Suenan más bien a nombramientos de gentes de confianza. De amigos, vaya.
La idea es la misma de su antecesor: el PSOE debe ser un partido de
oposición leal y responsable, constructivo, positivo, siempre
proponiendo pactos de Estado al gobierno en pro de la ciudadanía,
criticando civilizadamente los excesos de aquel. Es una especie de
fijación con la fórmula de Zapatero en 2004.
En ningún momento se le pasa por la cabeza a Sánchez escorar su
partido hacia la izquierda, ni siquiera de modo ficticio, echando mano
de eso tan socorrido de que escucha atentamente el latido de la calle y
está familiarizado con las nuevas formas de manifestarse de la opinión
pública. Ni eso. Sin embargo, esta movilización social espontánea, muy
facilitada por las redes, ya no es una cuestión de más o menos
izquierda, sino una de presencia en la esfera pública, de participación,
de que los ciudadanos tengan conciencia de una aportación
específicamente socialista que ahora no existe y lleva camino clarísimo
de seguir sin existir.
Tampoco actúa, sin embargo, como dirigente de un verdadero partido de
oposición parlamentaria. En alguna ocasión Rubalcaba amagó con una
moción de censura que pasó como una ensoñación. Desde entonces, nada ha
cambiado. La oposición socialista acude al Parlamento a que la vapuleen
y, en definitiva, a legitimar una forma de gobierno autocrática. El PSOE
no presiona al gobierno en materia de corrupción, no pide su dimisión
ni la de los ministros u otros cargos acusados de cobrar sobresueldos.

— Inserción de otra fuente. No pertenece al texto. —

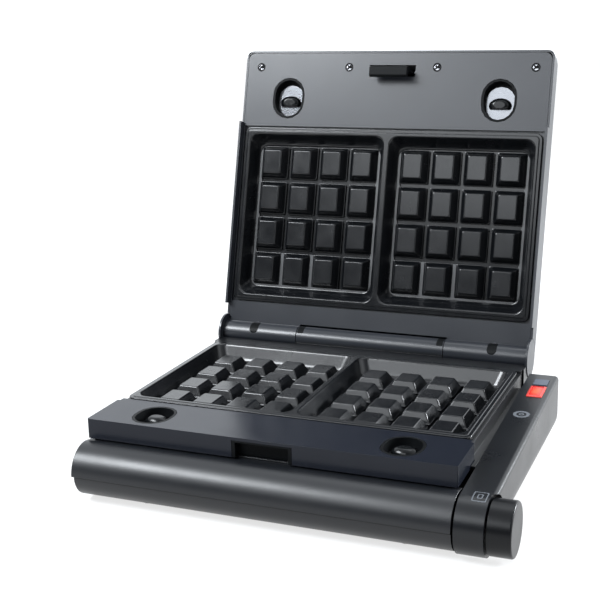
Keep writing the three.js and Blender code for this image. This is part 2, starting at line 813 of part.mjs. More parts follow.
// Ring that carries the lower reflector, with the bosses for the pan's screws
function shelf() {
  const inner = bodyHalfWidth - bodyWall;
  const bottom = shelfTop - shelfThickness;
  const ringRear = plateRear + wellGap + bodyWall;
  const ring = cut(
    box(middleAndHalf(0, inner + bite), [ledgeDepth - bodyWall, ringRear], [bottom, shelfTop]),
    box(middleAndHalf(0, inner - shelfReach), [plateFront + shelfReach, plateRear - shelfReach],
      [bottom - cutOverrun, shelfTop + cutOverrun]));
  const bossBottom = panBottom + panWall + seatGap;
  const boreZs = [bossBottom - cutOverrun, panBottom + panScrewLength];
  const bosses = panScrewPlaces.map(([x, y]) => cut(
    cylinderZ(x, y, [bossBottom, bottom + bite], screwShankRadius + screwBossWall),
    cylinderZ(x, y, boreZs, screwShankRadius + seatGap, screwSteps)));
  return join(ring, ...bosses);
}

function rearDeck() {
  const deck = box([-rearDeckHalfWidth, rearDeckHalfWidth], [plateRear + wellGap, bodyRear], [-bodyWall, 0]);
  const corners = bothSides((side) => box(
    [side * bodyHalfWidth, side * (rearDeckHalfWidth + bite)],
    [plateRear, rearDeckStart], [-bodyWall - cutOverrun, cutOverrun]));
  return cut(deck, ...corners);
}

// Round troughs in the deck, in which the lid's barrels and cheeks turn
function hingeTroughs() {
  const inner = barrelSplit - seatGap;
  const outer = rearDeckHalfWidth + cutOverrun;
  return bothSides((side) => join(
    cylinderX([side * inner, side * outer], hingeY, hingeZ, troughRadius),
    cylinderX([side * (lidHalfWidth - lidWall - runningGap), side * outer], hingeY, hingeZ,
      lidRearRadius + runningGap)));
}

function troughSkin() {
  const skinRadius = troughRadius + bodyWall;
  const width = [-rearDeckHalfWidth, rearDeckHalfWidth];
  const wider = middleAndHalf(0, rearDeckHalfWidth + bite);
  return cut(
    cylinderX(width, hingeY, hingeZ, skinRadius),
    box(wider, [bodyRear, hingeY + skinRadius + cutOverrun], middleAndHalf(hingeZ, skinRadius + cutOverrun)),
    box(wider, [hingeY - skinRadius - cutOverrun, bodyRear + bite], [0, hingeZ + skinRadius + cutOverrun]));
}

function middleBarrel() {
  const width = middleAndHalf(0, barrelSplit - seatGap);
  const skinRadius = troughRadius + bodyWall;
  return join(
    cylinderX(width, hingeY, hingeZ, barrelRadius),
    box(width, [hingeY - skinRadius, hingeY], [hingeZ - skinRadius, 0]));
}

function pinBores(inner, outer) {
  return bothSides((side) => cylinderX([side * inner, side * outer], hingeY, hingeZ, pinRadius + seatGap,
    smallSteps));
}

function baseHousing() {
  const rimSeat = lowerRimTop - rimThickness - seatGap;
  const channelZs = [channelTop - channelThickness, channelTop];
  const channelRight = housingLeft - seatGap;
  const channel = join(
    box([bodyHalfWidth - bodyWall, channelRight], [ledgeSideDepth + seatGap, channelRear], channelZs),
    box([ledgeWidth / 2 + seatGap, channelRight], [channelFront, ledgeSideDepth + bite], channelZs));
  const underLedge = box(middleAndHalf(0, bodyHalfWidth + bite), [0, ledgeDepth + seatGap],
    [-bodyWall - seatGap, cutOverrun]);
  const keeperSeat = box(middleAndHalf(0, keeperHalfWidth + seatGap), [0, keeperRear + seatGap],
    [-ledgeFace - seatGap, cutOverrun]);
  const shell = cut(
    join(bodyWalls(rimSeat), wellWalls(rimSeat), shelf(), rearDeck(), troughSkin(), channel),
    underLedge, keeperSeat, ...hingeTroughs());
  const barrel = cut(middleBarrel(), ...pinBores(pinInner - seatGap, barrelSplit + bite));
  return cut(join(shell, barrel),
    ...bothSides((side) => join(cupHole(side, 0, -1), noseWindow(side, 0, -1))));
}

// Control housing. Its top slopes up from the tube's round end to its rear.

const housingSlope = (housingRearTop - tubeAxisZ - tubeRadius) / (housingRear - tubeAxisY);

function housingTopAt(y) {
  return housingRearTop - (housingRear - y) * housingSlope;
}

function controlForm(inset) {
  const radius = tubeRadius - inset;
  const left = housingLeft + inset;
  const right = housingRight - inset;
  const bottom = panBottom + inset;
  const tangentDegrees = 90 + THREE.MathUtils.radToDeg(Math.atan(housingSlope));
  const profile = [
    [housingRear - inset, housingRearTop - inset],
    ...arc(tubeAxisY, tubeAxisZ, radius, tangentDegrees, 270, 18),
    [housingRear - inset, bottom],
  ];
  const lowCorner = housingLowCorner - inset;
  const section = [
    [left, bottom],
    ...arc(right - lowCorner, bottom + lowCorner, lowCorner, 270, 360, 8),
    [right, tubeRadius],
    [left, tubeRadius],
  ];
  const reach = [tubeAxisY - tubeRadius - cutOverrun, housingRear + cutOverrun];
  const roundedFoot = join(
    prismY(section, [tubeAxisY, housingRear + cutOverrun]),
    box([left, right], [reach[0], tubeAxisY + bite], [tubeAxisZ - tubeRadius - cutOverrun, tubeRadius]));
  const edge = housingTopEdge - inset;
  const low = housingTopAt(0) - inset;
  const roundedTop = prismY([
    [left - bite, low - 2 * tubeRadius - housingLowCorner],
    [right, low - 2 * tubeRadius - housingLowCorner],
    ...arc(right - edge, low - edge, edge, 0, 90, 4),
    [left - bite, low],
  ], reach, housingSlope);
  return prismX(profile, [left, right]).intersect(roundedFoot).intersect(roundedTop);
}

// A block along the housing's sloping top, from the given depth to the given height.
function topBlock(xs, [y0, y1], depth, proud) {
  return prismX([
    [y0, housingTopAt(y0) - depth],
    [y1, housingTopAt(y1) - depth],
    [y1, housingTopAt(y1) + proud],
    [y0, housingTopAt(y0) + proud],
  ], xs);
}

function lampWindow(front, length) {
  return topBlock([lampLeft - seatGap, lampLeft + lampWidth + seatGap],
    [front - seatGap, front + length + seatGap], housingWall + cutOverrun, cutOverrun);
}

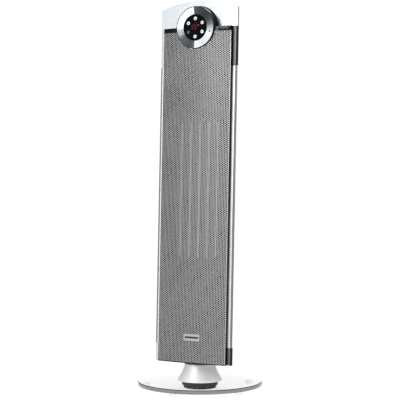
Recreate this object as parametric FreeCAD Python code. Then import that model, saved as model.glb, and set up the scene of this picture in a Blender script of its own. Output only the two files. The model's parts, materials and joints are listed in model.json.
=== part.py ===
import FreeCAD, Part
import math
import os

from FreeCAD import Vector

# Ceramic tower heater on a round glass base.
# Frame: +Z up, origin on the floor under the neck's axis, the mesh front faces -Y. Millimetres.
# The base stands upright. The tower is drawn upright too, then leaned back about LEAN_PIVOT_Z.

# ---------------------------------------------------------------- driving dimensions
LEAN_DEG = 2.3
LEAN_PIVOT_Z = 52.0

DISC_R = 125.0
DISC_BOTTOM_Z = 8.0
DISC_TOP_Z = 16.0
HUB_R = 36.0
FOOT_COUNT = 5
FOOT_RING_R = 110.0
FOOT_R = 8.0

NECK_FOOT_R = 45.0
NECK_TOP_R = 31.0
NECK_TOP_Z = 50.6
NECK_WAIST_R = 37.9
NECK_WAIST_Z = 30.2
NECK_BORE_R = 23.0
POST_R = 14.0
POST_BORE_R = 8.0
SHAFT_FIT = 0.05

GEAR_MODULE = 1.0
GEAR_TEETH = 40
PINION_TEETH = 12
GEAR_BOTTOM_Z = 58.6
GEAR_THICK = 6.0

TOWER_BOTTOM_Z = 53.3
TOWER_TOP_Z = 719.4
MODULE_HALF_W = 75.9
MODULE_EDGE_Y = -38.3
MODULE_BOW = 6.0
BEZEL_STRIP_H = 9.7
TOP_EDGE_R = 1.0
MESH_THICK = 1.0
MESH_LAP = 2.0
RAIL_W = 3.0

PLATE_HALF_W = 86.2
PLATE_FRONT_Y = -30.3
PLATE_BACK_Y = -25.4
ARCH_SHOULDER_Z = 757.4
ARCH_APEX_Z = 774.4
UPPER_SEAM_Z = 642.0
LOWER_SEAM_Z = 87.5
CHEEK_INNER_X = 76.3
CHEEK_ROUND_R = 3.0
TRIM_OUTER_X = 82.3
TRIM_BACK_Y = -28.1

SHELL_HALF_W = 74.5
SHELL_DEPTH = 70.0
SHELL_WALL = 2.5
FLANGE_HALF_W = 82.5
FLANGE_THICK = 3.0
SHELL_TOP_Z = 716.8

DRUM_Z = 718.0
DRUM_R = 42.1
DRUM_FACE_Y = -47.6
DRUM_WALL = 1.6
RING_OUTER_R = 40.4
FASCIA_R = 26.4
BUTTON_RING_R = 17.9
BUTTON_R = 3.5
BUTTON_TRAVEL = 1.0

HEATER_BOTTOM_Z = 262.0
HEATER_TOP_Z = 532.0
BAR_PITCH = 20.4
BAR_COUNT = 5
HEATER_FRONT_Y = -19.0
HEATER_BACK_Y = -6.0

FAN_Y = 19.0
FAN_R = 21.0
FAN_BLADES = 20

BOARD_THICK = 1.6

# ---------------------------------------------------------------- derived places
ARCH_RISE = ARCH_APEX_Z - ARCH_SHOULDER_Z
BOW_CROWN_Y = MODULE_EDGE_Y - MODULE_BOW
STRIP_BOTTOM_Z = TOWER_TOP_Z - BEZEL_STRIP_H
BOW_R = (MODULE_HALF_W ** 2 + MODULE_BOW ** 2) / (2 * MODULE_BOW)
GEAR_R = GEAR_MODULE * GEAR_TEETH / 2
PINION_R = GEAR_MODULE * PINION_TEETH / 2
PINION_Y = GEAR_R + PINION_R
SHELL_BACK_Y = PLATE_BACK_Y + SHELL_DEPTH
FAN_BOTTOM_Z = HEATER_BOTTOM_Z - 8
FAN_TOP_Z = HEATER_TOP_Z + 8
GAP = 0.3

Z_AXIS = Vector(0, 0, 1)
Y_AXIS = Vector(0, 1, 0)
X_AXIS = Vector(1, 0, 0)

nodes = {}


# ---------------------------------------------------------------- shape helpers
def box(x0, x1, y0, y1, z0, z1):
    """Block between two opposite corners."""
    return Part.makeBox(x1 - x0, y1 - y0, z1 - z0, Vector(x0, y0, z0))


def rod(radius, start, end):
    """Round bar between two points."""
    a = Vector(*start)
    b = Vector(*end)
    return Part.makeCylinder(radius, (b - a).Length, a, b - a)


def pipe(outer, inner, start, end):
    """Round bar with a round hole along it."""
    return rod(outer, start, end).cut(rod(inner, start, end))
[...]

Simplemente, no habla de la corrupción que debiera ser el tema
monográfico de todas sus intervenciones. Ese es el inconveniente y el
precio de ser una parte componente de un sistema de partidos dinásticos
en el que la consideración esencial es la estabilidad por encima de la
justicia social. Y si eso puede ser comprensible en el caso de un
partido conservador, en el de uno de izquierda es mortal.